On a post which I have not been able to find somebody asked about road signs on the continent.

Many are self explanatory like in the UK but some might take a bit of working out and if one is driving and trying to work out road signs at the same time it could be a problem.

This site HERE covers most of the commonly seen signs.

If one scrolls down to the bottom of the page to "SEE ALSO" there are even more signs to be seen.

Safe travelling.

Don


----------



## brillopad (Mar 4, 2008)

thanks don, good info. dennis


----------



## smithies (Jul 1, 2007)

Blimey Don,

Thanks for that !!!(thank button pushed) I am now cross-eyed looking at all that lot !!!!

Funny though....didnt see the sign for camels anywhere ???....  

regards...Jenny


----------



## Don_Madge (May 1, 2005)

smithies said:


> Blimey Don,
> 
> Thanks for that !!!(thank button pushed) I am now cross-eyed looking at all that lot !!!!
> 
> ...


Hi Jenny

here's a couple of signs that could be confusing for a first timer abroad



















And if you see this sign you are really in trouble.










Any guesses where you might be or what the sign is :?: 8O 8O

Don


----------



## Glandwr (Jun 12, 2006)

One I have often wondered about I saw in Belgium a few years ago, on I think was a warning triangle, was legended "WORMSPORING" we were quite worried and looking over our shoiulders for a mile or two imagining something out of Dune! 

Dick


----------



## peejay (May 10, 2005)

Don Madge said:


> And if you see this sign you are really in trouble.
> 
> 
> 
> ...


Perhaps after you've taken a wrong turn at Longleat? :lol:

Thanks for the link.

Pete


----------



## Don_Madge (May 1, 2005)

peejay said:


> Don Madge said:
> 
> 
> > And if you see this sign you are really in trouble.
> ...


Actually it's the sign for a First Aid Post in Iran. :twisted: :twisted:

Not that I've been there of course. 

Don


----------



## Boff (May 10, 2005)

Glandwr said:


> One I have often wondered about I saw in Belgium a few years ago, on I think was a warning triangle, was legended "WORMSPORING" we were quite worried and looking over our shoiulders for a mile or two imagining something out of Dune!


Would it be possible that you have slightly misread it and in reality it said:

SPOORVORMING :?:

Which would warn of lane grooves.

Best Regards,
Gerhard


----------



## Glandwr (Jun 12, 2006)

Thanks Gerhard I think you are right.
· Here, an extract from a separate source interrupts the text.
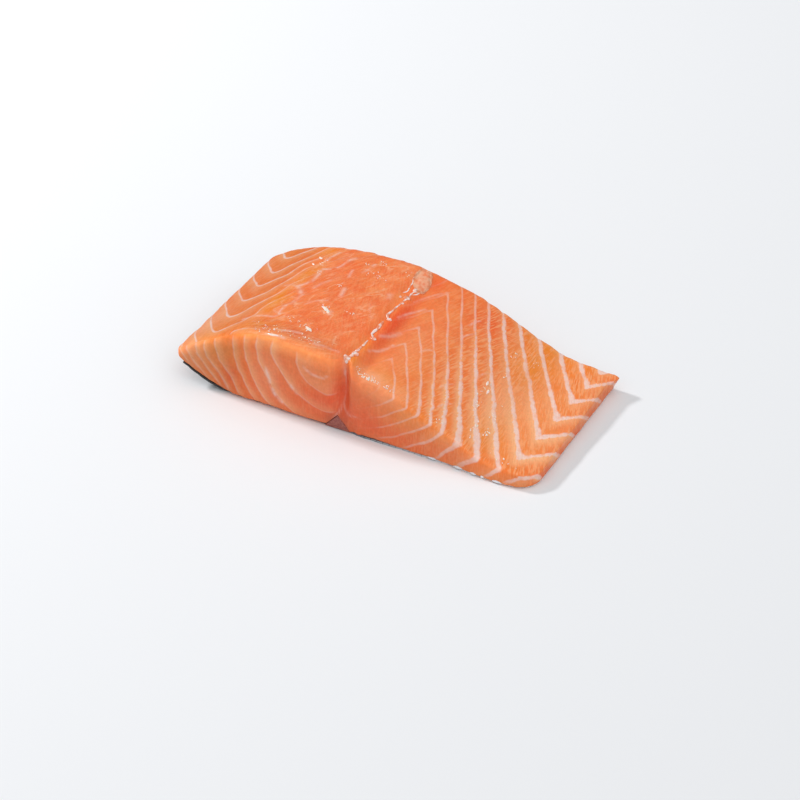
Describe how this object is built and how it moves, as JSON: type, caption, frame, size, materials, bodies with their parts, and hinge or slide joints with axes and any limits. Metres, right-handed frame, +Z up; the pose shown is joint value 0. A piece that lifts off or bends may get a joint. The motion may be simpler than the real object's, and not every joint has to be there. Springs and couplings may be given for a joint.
{
  "type": "raw salmon fillet",
  "caption": "Raw salmon fillet portion on its skin: thick back muscle at one end, a seam with a notch in the front cut, and a thin belly flap at the other end.",
  "frame": {"origin": "middle of the bounding box's bottom, on the board under the skin", "axes": "+X along the portion from the thick back muscle to the thin belly end, -Y the front cut face, +Z up"},
  "size_m": [0.1462, 0.07, 0.0315],
  "materials": {
    "flesh": "wet raw fish flesh, soft and translucent, with pale lines of connective tissue",
    "dark_muscle": "moist brown lateral muscle",
    "skin": "wet scaled fish skin, dark above and silver towards the belly"
  },
  "bodies": {
    "root": {"flesh": "flesh", "dark_muscle": "dark_muscle", "skin": "skin"}
  },
  "joints": []
}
Another one of life's mysteries solved for me. Isn't it amazing! I have recall now but before I would have sworn that it was the other way around.

Thanks again Dick


----------



## 2escapees (Nov 28, 2008)

Don Madge said:


> peejay said:
> 
> 
> > Don Madge said:
> ...


We have driven though Iran and the signs are great. In China the road signs are in Chinese and English in many cases and they are quite amusing. As we entered a motorway they was large sign saying please drink and drive. Of course the translation was wrong and was soon corrected about 10 kms further on.

.


----------



## Don_Madge (May 1, 2005)

A nice clear road sign I wonder why it's in English when it was taken in Egypt. 8O










Don


----------